A command prompt (cmd.exe) with Korean Localisation showing halfwidth and fullwidth characters.

In CJK (Chinese, Japanese and Korean) computing, graphic characters are traditionally classed into fullwidth (in Taiwan and Hong Kong: 全形; in CJK: 全角) and halfwidth (in Taiwan and Hong Kong: 半形; in CJK: 半角) characters. With fixed-width fonts, a halfwidth character occupies half the width of a fullwidth character, hence the name.

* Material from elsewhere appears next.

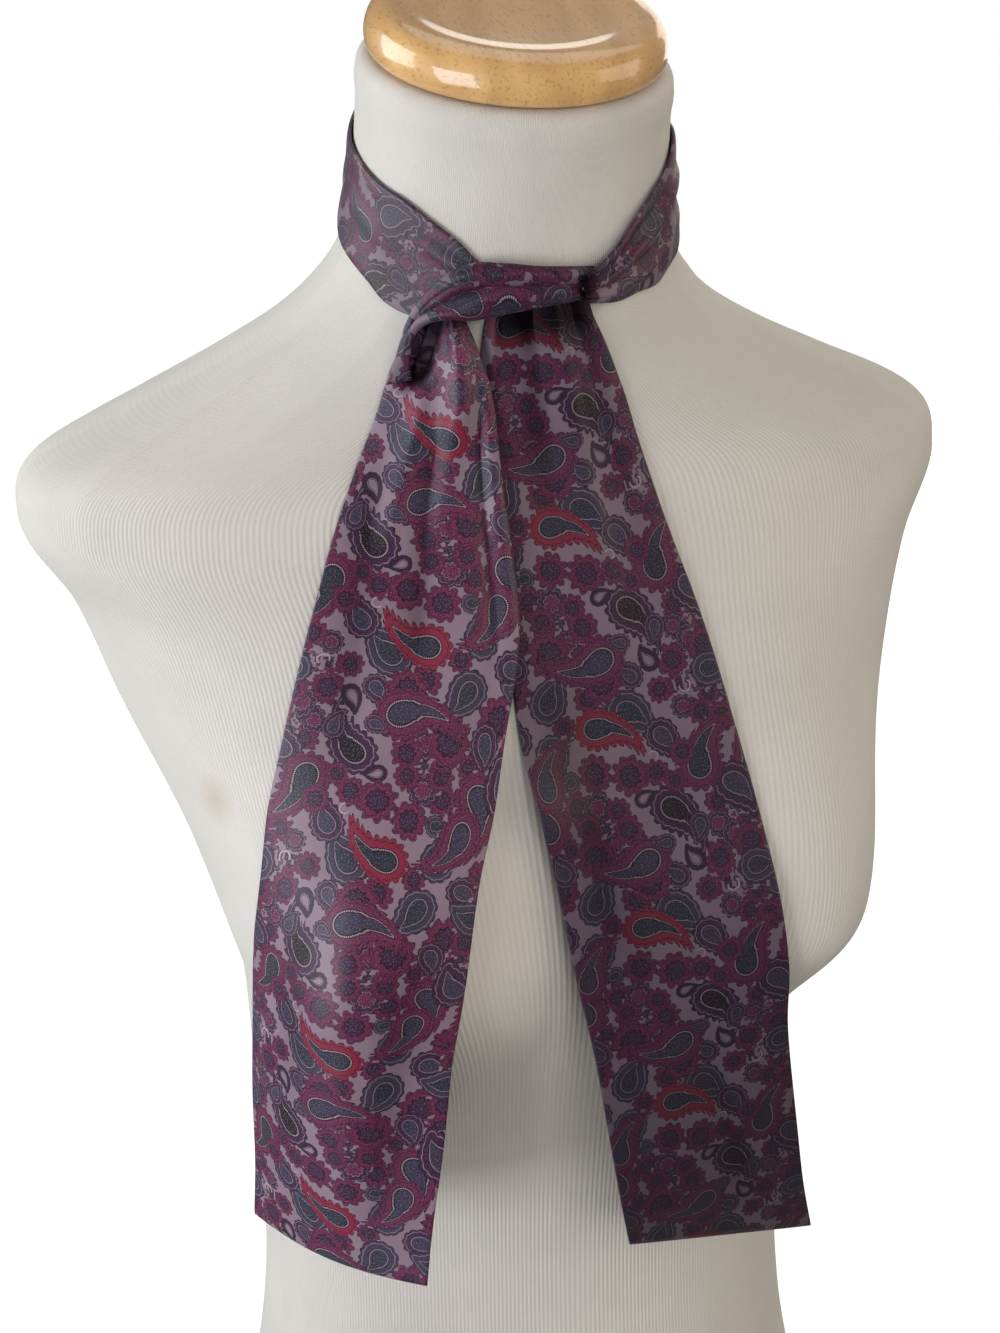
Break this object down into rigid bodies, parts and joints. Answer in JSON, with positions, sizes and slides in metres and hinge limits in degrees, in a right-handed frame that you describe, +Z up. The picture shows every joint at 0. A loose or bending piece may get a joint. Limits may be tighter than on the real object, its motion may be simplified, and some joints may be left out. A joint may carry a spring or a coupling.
{
  "type": "neck scarf on a limbless dress form",
  "caption": "Lined paisley silk neck scarf, wound once round the neck and tied in a half knot, its tails hanging down a limbless dress form.",
  "frame": {"origin": "centre of the dress form's flat base", "axes": "+Z up through the neck, the chest faces -Y, +X is on the right of a viewer in front of the chest"},
  "size_m": [0.3616, 0.2394, 0.6907],
  "materials": {
    "jersey": "matt ivory rib jersey",
    "cap_wood": "varnished pale wood",
    "band_silk": "satin printed silk",
    "wrap_silk": "satin printed silk",
    "left_tail_silk": "satin printed silk",
    "right_tail_silk": "satin printed silk"
  },
  "bodies": {
    "root": {"form_body": "jersey", "form_neck_cap": "cap_wood", "scarf_neck_band": "band_silk", "scarf_front_wrap": "wrap_silk", "scarf_left_tail": "left_tail_silk", "scarf_right_tail": "right_tail_silk"}
  },
  "joints": []
}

In the days of computer terminals and text mode computing, characters were normally laid out in a grid, often 80 columns by 24 or 25 lines. Each character was displayed as a small dot matrix, often about 8 pixels wide, and an SBCS (single byte character set) was generally used to encode characters of western languages.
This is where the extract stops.